Practical Example: Image Classification
To illustrate the difference:
Shallow learning approach:
- Manually extract features like color histograms, texture descriptors, or edge detectors
- Use these engineered features as inputs to classifiers like SVM or Random Forest
- Requires domain expertise for feature selection
Deep learning approach:
- Feed raw pixel values directly into a Convolutional Neural Network (CNN)

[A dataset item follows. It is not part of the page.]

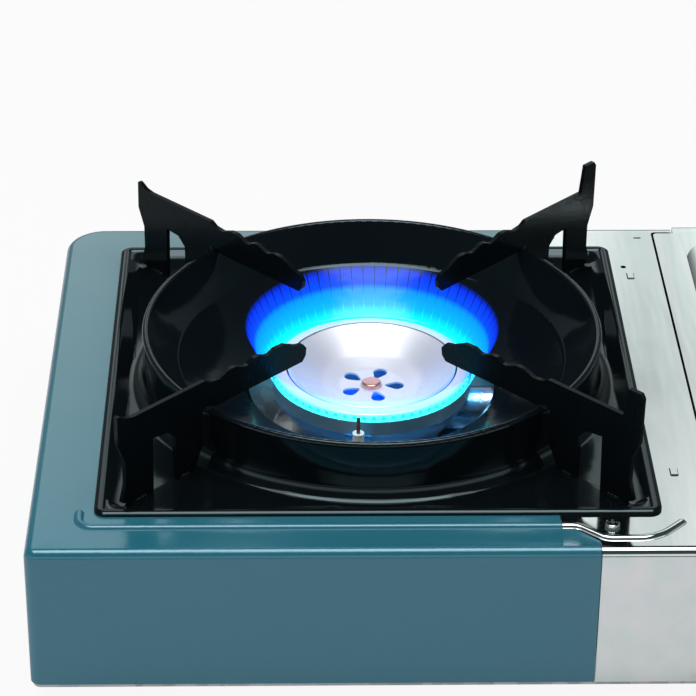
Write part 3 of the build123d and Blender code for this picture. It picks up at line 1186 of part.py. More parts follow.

- The network automatically learns relevant features through multiple layers
- No manual feature engineering required
Choosing the Right Approach
Select Shallow Learning When
- You have limited data
- Real-time processing is required
- Model interpretability is crucial
- Computational resources are constrained
- The problem domain is well-understood with established features
Select Deep Learning When
- You have large datasets available
- Complex pattern recognition is needed
- State-of-the-art performance is required
- You have sufficient computational resources
- The problem domain benefits from automatic feature learning
Conclusion
Both shallow learning and deep learning have an important place in the modern machine learning landscape. Shallow learning remains valuable for simpler or well-structured tasks, resource-constrained environments, and applications where interpretability, governance, and quick iteration are critical. Deep learning excels in complex domains with large datasets, offering state-of-the-art performance and the ability to learn rich representations directly from raw data—but at the cost of higher computational demands and reduced transparency.
The choice between these approaches should be guided by the specific requirements of the problem, the nature and volume of available data, regulatory and interpretability constraints, and the computational resources at your disposal. In many real-world systems, a hybrid architecture—using deep learning for representation learning and shallow models or rules for decision layers and governance—can provide an effective balance of performance, efficiency, and trustworthiness.